2. Safe Bearing Capacity (SBC)
Safe bearing capacity is the maximum load that soil can safely support without risk of failure.
It is calculated by applying a factor of safety to the ultimate bearing capacity.
Example:
If ultimate bearing capacity = 300 kN/m²
Factor of safety = 3
Safe bearing capacity = 100 kN/m²
3. Allowable Bearing Capacity
Allowable bearing capacity considers both:
- Soil strength
- Settlement limits
This value ensures that the structure remains stable without excessive settlement.
Typical Bearing Capacity of Different Soils
Different soil types have different load-bearing capacities.
| Soil Type | Bearing Capacity (kN/m²) |
|---|---|
| Hard Rock | 1000+ |
| Gravel | 300–600 |
| Dense Sand | 200–400 |
| Clay | 100–200 |
| Soft Clay | 50–100 |
These values are approximate and vary depending on site conditions.
Factors Affecting Soil Bearing Capacity
Several factors influence soil bearing capacity.
1. Soil Type
Different soils have different strengths.
For example:
- Rock → very strong
- Sand → moderate strength
- Clay → weaker strength
2. Soil Density
Dense soils provide higher bearing capacity compared to loose soils.
3. Moisture Conten
Excess water reduces soil strength and bearing capacity.
4. Depth of Foundation
Deeper foundations usually have higher bearing capacity.
5. Groundwater Level
High groundwater levels reduce soil strength.
Methods to Determine Soil Bearing Capacity
Engineers use several tests to determine soil capacity.
Plate Load Test
Plate load test is a field test used to determine soil bearing capacity directly at the construction site.
A steel plate is placed on the soil and gradually loaded to observe settlement.
Standard Penetration Test (SPT)
SPT measures soil resistance using a hammer-driven sampler.
The number of blows required to penetrate soil indicates soil strength.
Laboratory Soil Tests
Some laboratory tests include:
- Triaxial test
- Direct shear test
- Consolidation test
These tests help determine soil strength parameters.
Soil Bearing Capacity Formula
One of the most famous formulas used in geotechnical engineering is Terzaghi’s Bearing Capacity Equation.
It is used to calculate ultimate bearing capacity considering soil properties.
The equation considers factors such as:
- Soil cohesion
- Soil friction angle
- Foundation depth
- Soil density
Signs of Poor Soil Bearing Capacity
Weak soil may cause several structural problems.
Common warning signs include:
- Cracks in walls
- Uneven floors
- Foundation settlement
- Tilting structures
- Doors and windows not closing properly
How to Improve Soil Bearing Capacity
Engineers can improve soil capacity using various methods.
Soil Compaction
Compaction increases soil density and strength.
Soil Stabilization
Materials such as cement, lime, or chemicals are added to improve soil strength.
Grouting
Grouting fills soil voids with cement slurry to increase stability.
Deep Foundations
Pile foundations transfer loads to deeper, stronger soil layers.

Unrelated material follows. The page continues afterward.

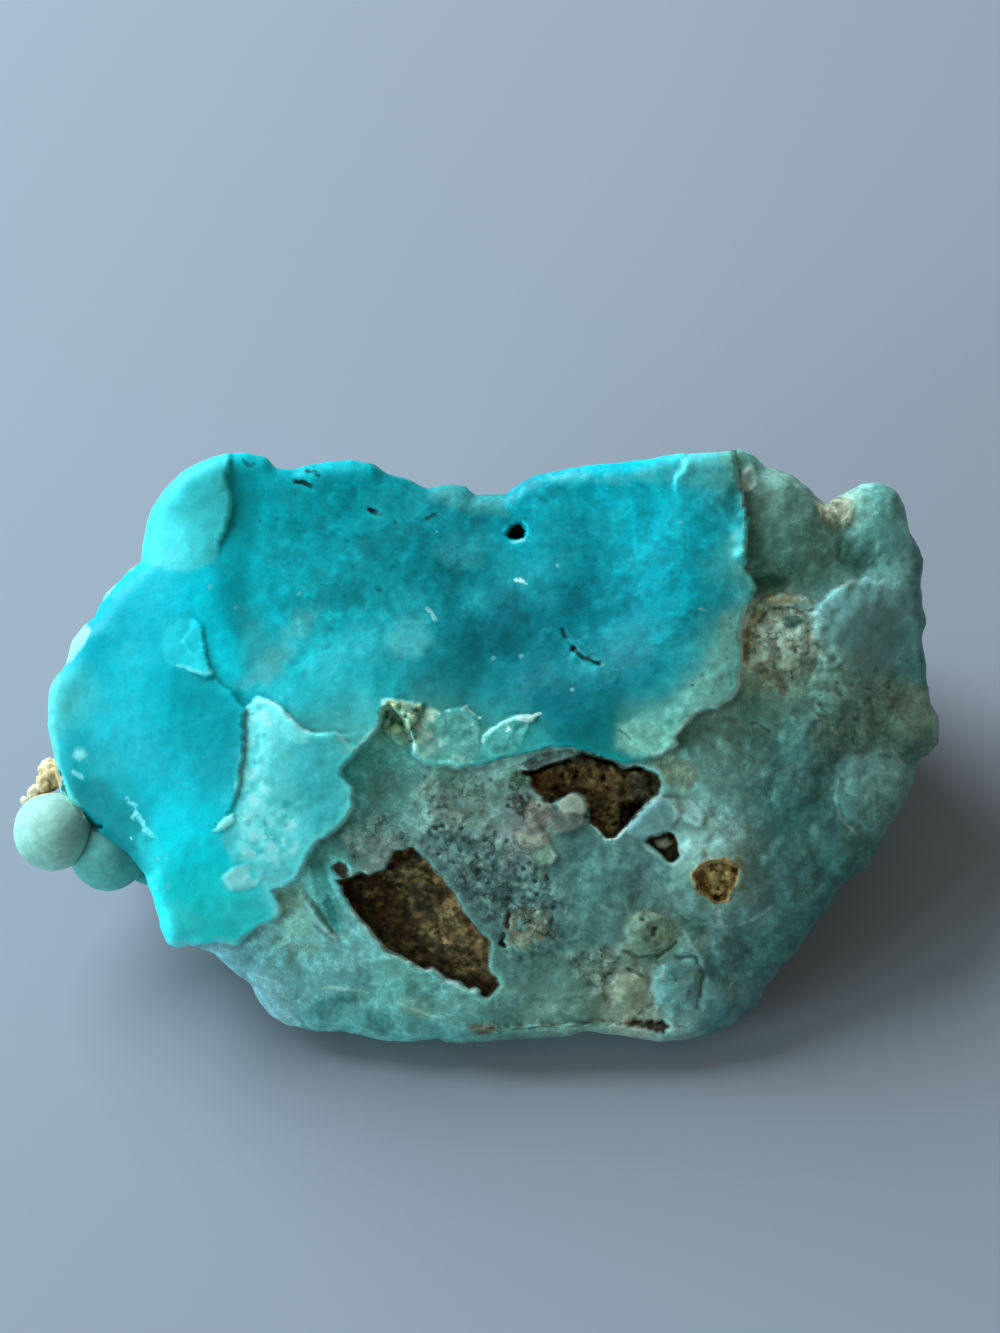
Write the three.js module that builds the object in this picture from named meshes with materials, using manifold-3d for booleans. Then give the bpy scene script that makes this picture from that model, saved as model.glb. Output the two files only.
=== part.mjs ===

Soil Bearing Capacity for Residential Buildings
For small residential buildings, soil bearing capacity is typically between:
100 kN/m² to 200 kN/m²
However, soil tests are always recommended before construction.
Real-Life Example of Soil Failure
Many buildings have experienced structural damage due to poor soil investigation.
In some cases, buildings constructed on soft clay soils experienced severe settlement, leading to cracks and structural instability.
This is why geotechnical investigation is a critical step before construction.
FAQs
What is safe bearing capacity of soil?
Safe bearing capacity is the maximum load soil can safely support considering safety factors.
How is soil bearing capacity calculated?
It is determined through soil testing methods such as plate load test, SPT, and laboratory tests.
What is SBC for residential buildings?
Typically between 100–200 kN/m², depending on soil type.
Which soil has highest bearing capacity?
Hard rock and dense gravel soils have the highest bearing capacity.
Conclusion
Soil bearing capacity is one of the most important concepts in foundation engineering.
Before constructing any structure, engineers must carefully evaluate the soil’s ability to carry structural loads.
Proper soil investigation ensures:
- Safe foundation design
- Reduced settlement risk
- Long-term structural stability
Understanding soil bearing capacity helps engineers build strong, durable, and safe structures.